The effect of electric transport properties of titanium dioxide nanostructures on their photocatalytic activity

Films formed by nanoparticles, nanorods and nanotubes of titanium dioxide with a thickness of 3.9, 4.0 and 4.1 μm, respectively, with an area of 2 cm2 were obtained by various methods. Nanostructures were characterized by X-ray phase analysis, scanning electron microscopy (SEM), BET (Brunauer–Emmett–Teller), BJH (Barrett–Joyner–Halenda). The electric transport properties of the films were studied by impedance pectroscopy. The photocatalytic activity of the samples was evaluated by the photocurrent and degradation of the methylene blue dye under xenon lamp illumination. The concentration of hydrogen released per unit time was determined by gas chromatography in a standard quartz cuvette using a platinum electrode. The study of texture characteristics showed that the obtained isotherms belong to type IV isotherms with a hysteresis loop, reflecting the process of capillary condensation in mesopores.
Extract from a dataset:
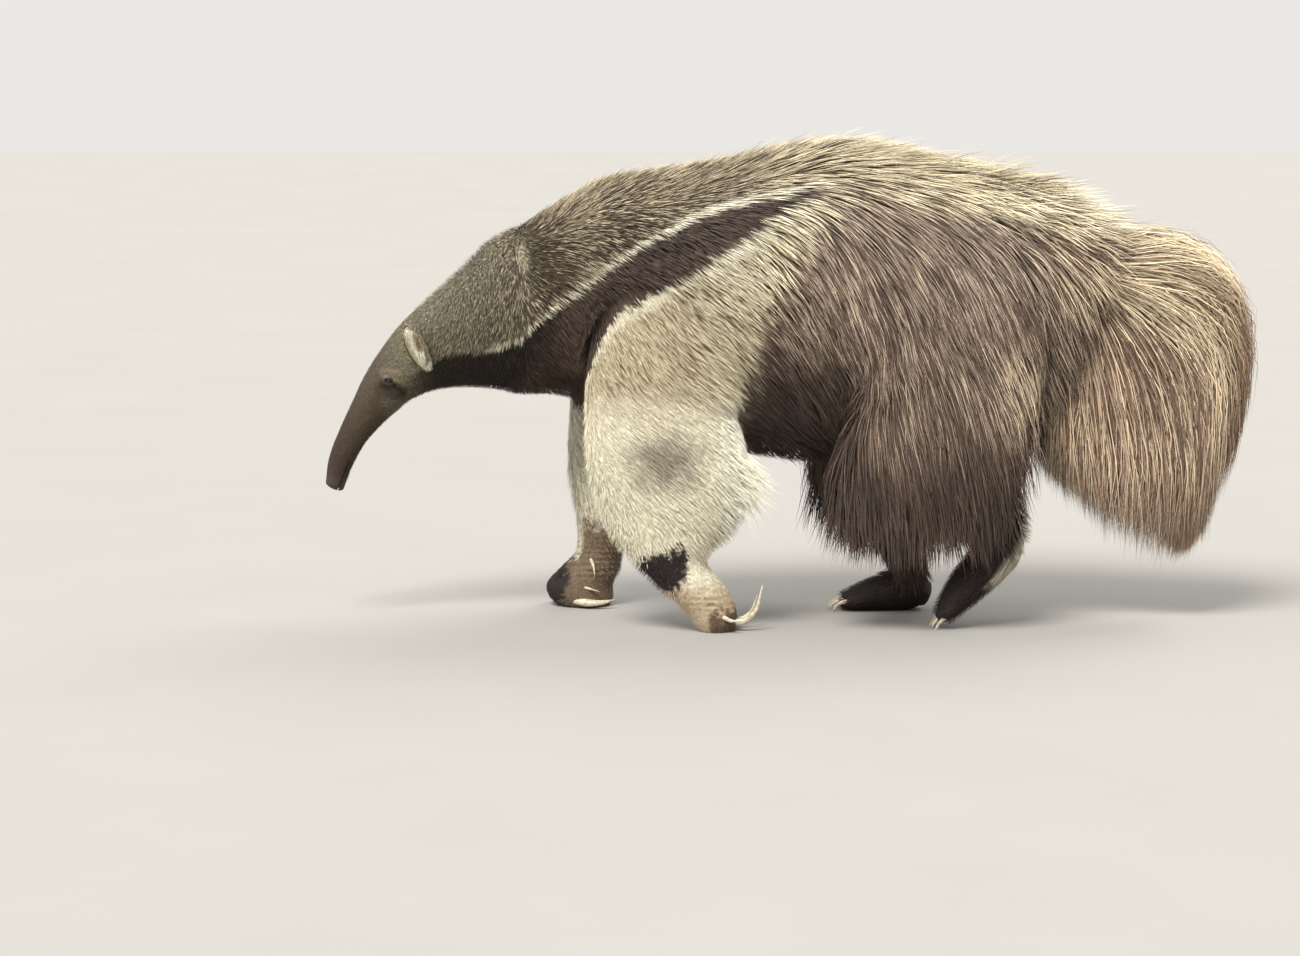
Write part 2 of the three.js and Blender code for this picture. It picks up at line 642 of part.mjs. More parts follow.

The diffraction peaks for the films of nanoparticles and nanotubes of titanium dioxide are identical and correspond to the tetragonal phase of anatase, for films of nanorods to the tetragonal phase of rutile. When studying the electric transport properties of films, it was found that films of titanium dioxide nanoparticles have a higher resistance associated with unformed bonds between nanoparticles. Despite the low specific surface area, titanium dioxide nanorods showed higher photocatalytic activity than nanotubes and nanoparticles. The results are confirmed by measurements of photocurrent, dye decomposition and the splitting of water molecules into hydrogen gas and oxygen.